Perlambatan ekonomi yang terjadi saat ini juga disebabkan penegasan kembali kekuasaan partai di dalam bidang ekonomi, yang membuat investasi asing melambat, lalu menekan kontribusi investasi dan ekspor China, yang kemudian berimbas kepada kinerja ekonomi makro negeri Tirai bambu tersebut.
Artinya apa? Artinya, kawasan ekonomi bisnis Jakarta harus dibebaskan dari permainan kekuasaan pemerintah pusat, dalam bentuk apapun.
Daerah Khusus Jakarta (DKJ) harus dikembalikan ke dalam bentuk daerah provinsi pada umumnya, di mana pemimpinnya dipilih oleh rakyat Jakarta dan berkembang berdasarkan aspirasi kepentingan ekonomi rakyat Jakarta di satu sisi dan institusi ekonominya mengikut kepada konsep kawasan ekonomi khusus di sisi lain.
Dengan begitu, para pelaku bisnis dan pemodal merasa lebih nyaman berusaha dan menanam modal di Jakarta, karena aturan mainnya tidak berlapis-lapis.
Urusan bisnis cukup sampai Jakarta saja, tidak perlu sampai ke pemegang kuasa di IKN di Kalimantan sana. Jika aturan mainnya tidak demikian, bukankah hal itu akan sangat menyulitkan dan menambah komplikasi persoalan?
Apalagi sempat pula beredar wacana bahwa nantinya Jakarta yang berubah status dari Daerah Khusus Ibu Kota (DKI) menjadi DKJ akan dipimpin oleh seorang gubernur yang ditunjuk langsung oleh presiden. Semakin terdengar lucu dan kompleks.
Lihat saja New York. Gubernurnya tetap dipilih oleh rakyat New York, meskipun Ibu Kota Amerika Serikat sudah lama pindah ke Washington DC.
Dengan dibebaskannya New York dari cengkeraman Gedung Putih, New York justru kian hari kian besar secara ekonomi dan bisnis.
New York semakin mengokohkan diri sebagai pusat keuangan dunia, pusat penyebaran pengaruh mata uang dollar AS ke seluruh penjuru bumi, dan menjadi salah satu megacity yang paling banyak dikunjungi para turis mancanegara.
Hal itu bisa terjadi karena Washington DC tidak mengubah struktur dan model kekuasaan di New York. Washington DC tetap membiarkan New York berjalan layaknya negara bagian lainnya di Amerika Serikat, tanpa campur tangan khusus dalam bentuk "titipan kekuasaan" pusat di daerah.

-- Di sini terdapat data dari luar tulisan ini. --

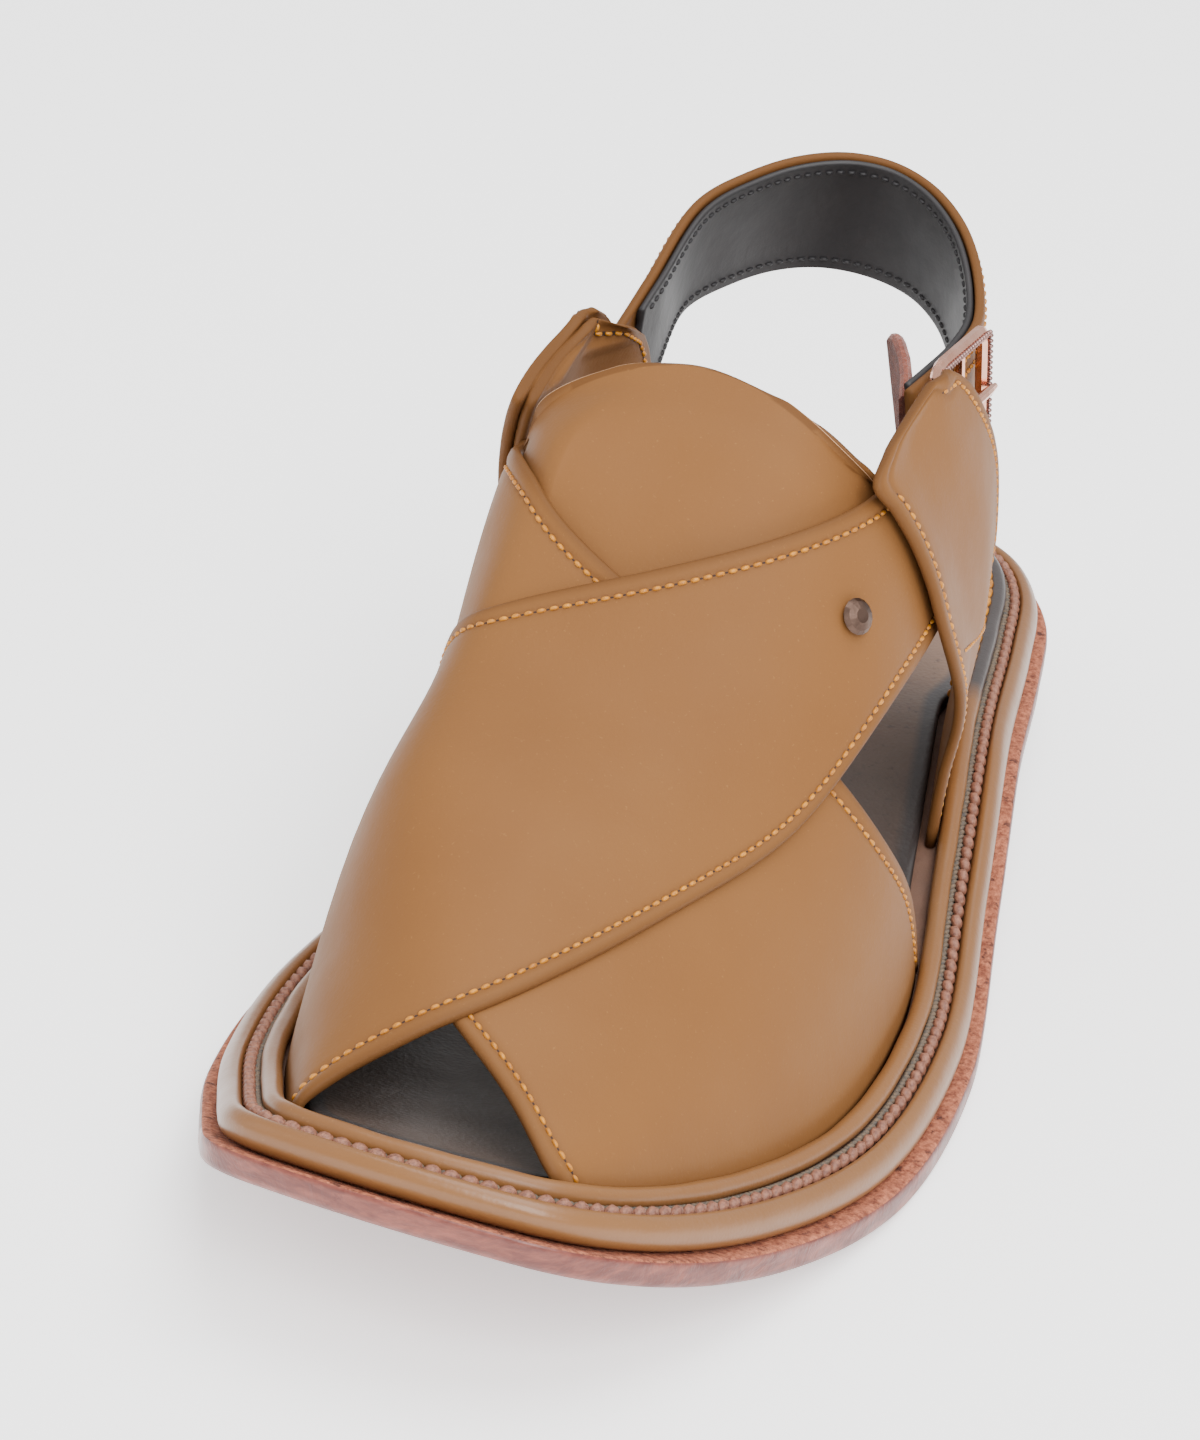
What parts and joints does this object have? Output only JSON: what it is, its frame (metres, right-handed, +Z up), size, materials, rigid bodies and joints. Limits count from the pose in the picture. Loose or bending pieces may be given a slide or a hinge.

Hal yang sama terjadi antara Sydney dan Canberra di Australia atau Putrajaya dan Kuala Lumpur di Malaysia, misalnya.
Lihat saja, pusat ekonomi bisnis dan keuangan di Australia bukanlah Canberra, tapi tetap Sydney. Dengan konsep yang sama, Melbourne juga ikut berkembang pesat.
Di Malaysia juga sama. Pusat keuangan Malaysia berkembang pesat di Kuala Lumpur, bukan di Putrajaya.

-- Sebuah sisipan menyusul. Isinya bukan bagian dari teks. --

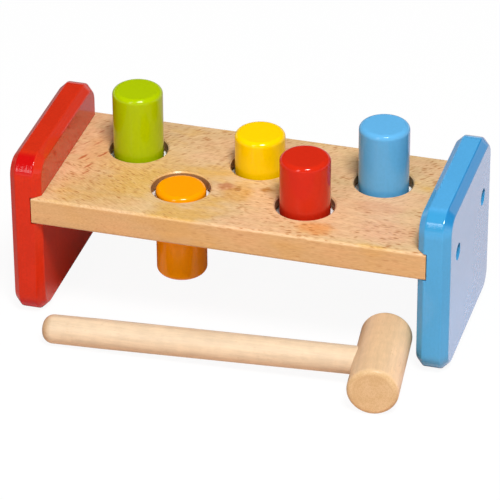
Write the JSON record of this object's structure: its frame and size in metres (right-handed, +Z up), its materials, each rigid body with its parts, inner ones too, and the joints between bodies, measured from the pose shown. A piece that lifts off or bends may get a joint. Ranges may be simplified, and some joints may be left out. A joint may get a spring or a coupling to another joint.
{
  "type": "peg pounding bench",
  "caption": "Toy bench: a board between upright end panels, with soft-gripped pegs in zig-zag holes and a small mallet that drives them down.",
  "frame": {"origin": "under the middle of the whole set's box, on the surface that it stands on", "axes": "+X along the board from the red panel to the blue one, -Y towards the mallet, +Z up"},
  "size_m": [0.22, 0.1324, 0.101],
  "materials": {
    "red_lacquer": "gloss lacquer on solid beech",
    "blue_lacquer": "gloss lacquer on solid beech",
    "green_lacquer": "gloss lacquer on solid beech",
    "orange_lacquer": "gloss lacquer on solid beech",
    "yellow_lacquer": "gloss lacquer on solid beech",
    "beech": "clear satin lacquer, grain along the board",
    "mallet_head_wood": "clear satin lacquer, end grain on both faces",
    "mallet_handle_wood": "clear satin lacquer, grain along the handle",
    "ring_rubber": "soft, matt",
    "screw_steel": "bright zinc-plated"
  },
  "bodies": {
    "bench": {"red_end_panel": "red_lacquer", "blue_end_panel": "blue_lacquer", "board": "beech", "green_peg_ring": "ring_rubber", "orange_peg_ring": "ring_rubber", "yellow_peg_ring": "ring_rubber", "red_peg_ring": "ring_rubber", "blue_peg_ring": "ring_rubber", "red_panel_front_screw": "screw_steel", "red_panel_back_screw": "screw_steel", "blue_panel_front_screw": "screw_steel", "blue_panel_back_screw": "screw_steel"},
    "green_peg": {"green_peg": "green_lacquer"},
    "orange_peg": {"orange_peg": "orange_lacquer"},
    "yellow_peg": {"yellow_peg": "yellow_lacquer"},
    "red_peg": {"red_peg": "red_lacquer"},
    "blue_peg": {"blue_peg": "blue_lacquer"},
    "mallet": {"mallet_head": "mallet_head_wood", "mallet_handle": "mallet_handle_wood"}
  },
  "joints": [
    {"name": "green_peg_slide", "type": "slide", "parent": "bench", "child": "green_peg", "axis": [0, 0, 1], "range_m": [-0.0332, 0]},
    {"name": "orange_peg_slide", "type": "slide", "parent": "bench", "child": "orange_peg", "axis": [0, 0, 1], "range_m": [-0.0004, 0.0328]},
    {"name": "yellow_peg_slide", "type": "slide", "parent": "bench", "child": "yellow_peg", "axis": [0, 0, 1], "range_m": [-0.0185, 0.0147]},
    {"name": "red_peg_slide", "type": "slide", "parent": "bench", "child": "red_peg", "axis": [0, 0, 1], "range_m": [-0.0269, 0.0063]},
    {"name": "blue_peg_slide", "type": "slide", "parent": "bench", "child": "blue_peg", "axis": [0, 0, 1], "range_m": [-0.0321, 0.0011]},
    {"name": "mallet_draw_out", "type": "slide", "parent": "bench", "child": "mallet", "axis": [0, -1, 0], "range_m": [0, 0.15]}
  ]
}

Dengan kata lain, tak ada urgensinya para calon penguasa politik di IKN "cawe-cawe" lagi di Jakarta.
Cukup diikat saja dengan aturan main Daerah Khusus Jakarta dengan konsep kawasan khusus ekonomi yang memiliki aturan main spesifik pada urusan ekonomi bisnis. Itu saja sudah cukup.